→ WHAT YOU HAVE TO DO
Going from the top of the data below, give again each line through the one containing "const topSheetCornerRadius = 2;", both ends kept.
## Start SUPPLIED DATA
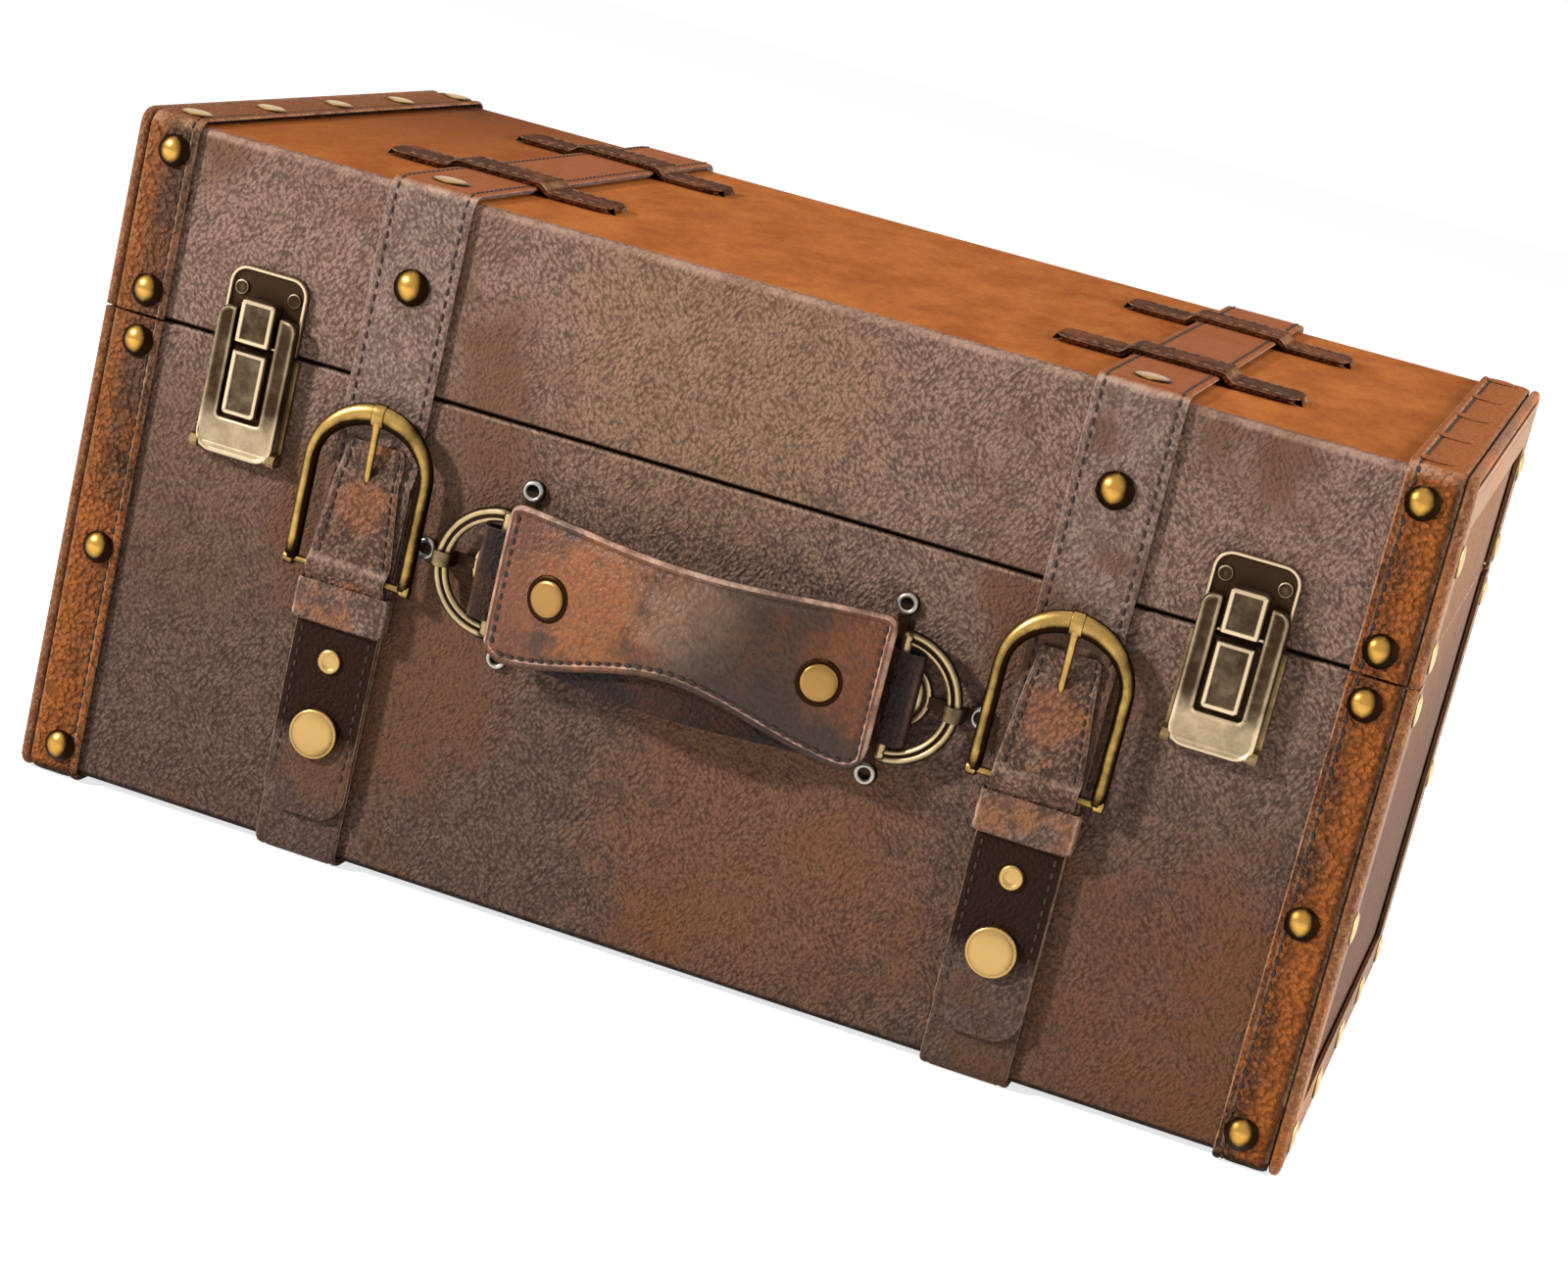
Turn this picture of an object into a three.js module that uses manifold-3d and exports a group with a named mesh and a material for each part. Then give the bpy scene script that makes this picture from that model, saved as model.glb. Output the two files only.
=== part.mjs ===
// Suitcase-shaped keepsake box: a wooden case covered in leatherette, with a hinged lid,
// two buckled straps, two lever latches and a handle on sliding rings.
// Millimetres, +Z up, +X to the right of someone facing the front, which looks along -Y.
import * as THREE from 'three';
import { mergeVertices } from 'three/addons/utils/BufferGeometryUtils.js';
import { RoundedBoxGeometry } from 'three/addons/geometries/RoundedBoxGeometry.js';
import Module from 'manifold-3d';

// Case
const caseWidth = 360;
const caseDepth = 204;
const caseHeight = 184;
const caseEdgeRadius = 3;
const lidHeight = 52.9;
const seamGap = 0.8;
const fitGap = 0.3;
const cutOverrun = 20;

// Panels, skins and linings
const wallThickness = 6;
const panelThickness = 5;
const coverThickness = 1.2;
const rimFlangeThickness = 1;
const liningThickness = 0.8;
const topSheetThickness = 1;
const topSheetInset = 2.5;
const topSheetCornerRadius = 2;

// Leather bands over both ends, and their nails
const bandThickness = 1.4;
const bandFaceWidth = 16;
const bandSideWidth = 14;
const nailRadius = 4.5;
const nailHeight = 2.4;
const nailRimHeight = 0.4;
const nailInset = 10;
const nailSideInset = 8;
const nailTopDrop = 7.7;
const nailSideTopDrop = 20.8;
const nailSeamOffset = 7;
const nailMidRise = 65.6;
const nailBottomRise = 7.7;
const nailRowCount = 5;

// Straps and the cross loops on the lid
const strapInset = 83.5;
const strapWidth = 24;
const strapThickness = 1.8;
const strapNailRadius = 5;
const strapNailHeight = 2.8;
const strapNailDrop = 25.5;
const strapNailSetback = 10;
const strapEndDrop = 1.5;
const loopLength = 66;
const loopWidth = 19;
const loopThickness = 1.6;
const loopRamp = 3.4;
const loopFrontSetback = 53;
const loopRearSetback = 51;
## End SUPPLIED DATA
→ RESPONSE
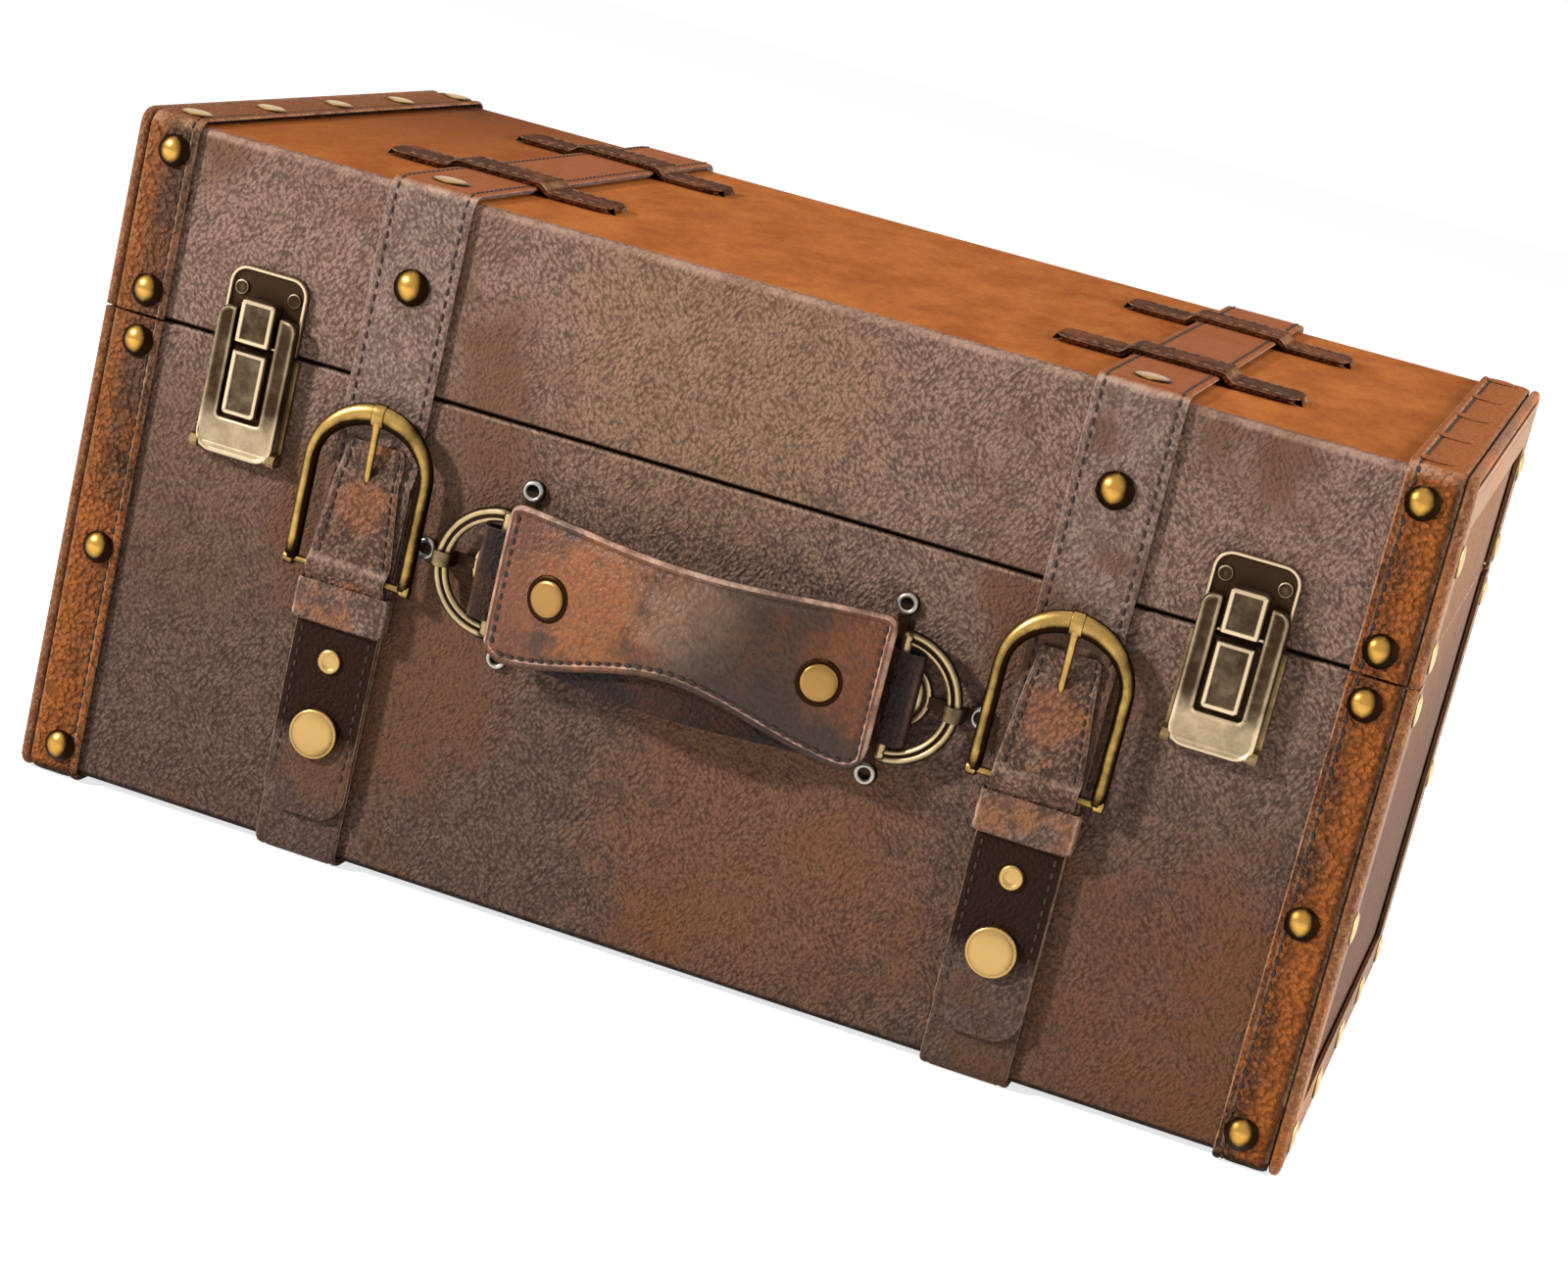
Turn this picture of an object into a three.js module that uses manifold-3d and exports a group with a named mesh and a material for each part. Then give the bpy scene script that makes this picture from that model, saved as model.glb. Output the two files only.
=== part.mjs ===
// Suitcase-shaped keepsake box: a wooden case covered in leatherette, with a hinged lid,
// two buckled straps, two lever latches and a handle on sliding rings.
// Millimetres, +Z up, +X to the right of someone facing the front, which looks along -Y.
import * as THREE from 'three';
import { mergeVertices } from 'three/addons/utils/BufferGeometryUtils.js';
import { RoundedBoxGeometry } from 'three/addons/geometries/RoundedBoxGeometry.js';
import Module from 'manifold-3d';

// Case
const caseWidth = 360;
const caseDepth = 204;
const caseHeight = 184;
const caseEdgeRadius = 3;
const lidHeight = 52.9;
const seamGap = 0.8;
const fitGap = 0.3;
const cutOverrun = 20;

// Panels, skins and linings
const wallThickness = 6;
const panelThickness = 5;
const coverThickness = 1.2;
const rimFlangeThickness = 1;
const liningThickness = 0.8;
const topSheetThickness = 1;
const topSheetInset = 2.5;
const topSheetCornerRadius = 2;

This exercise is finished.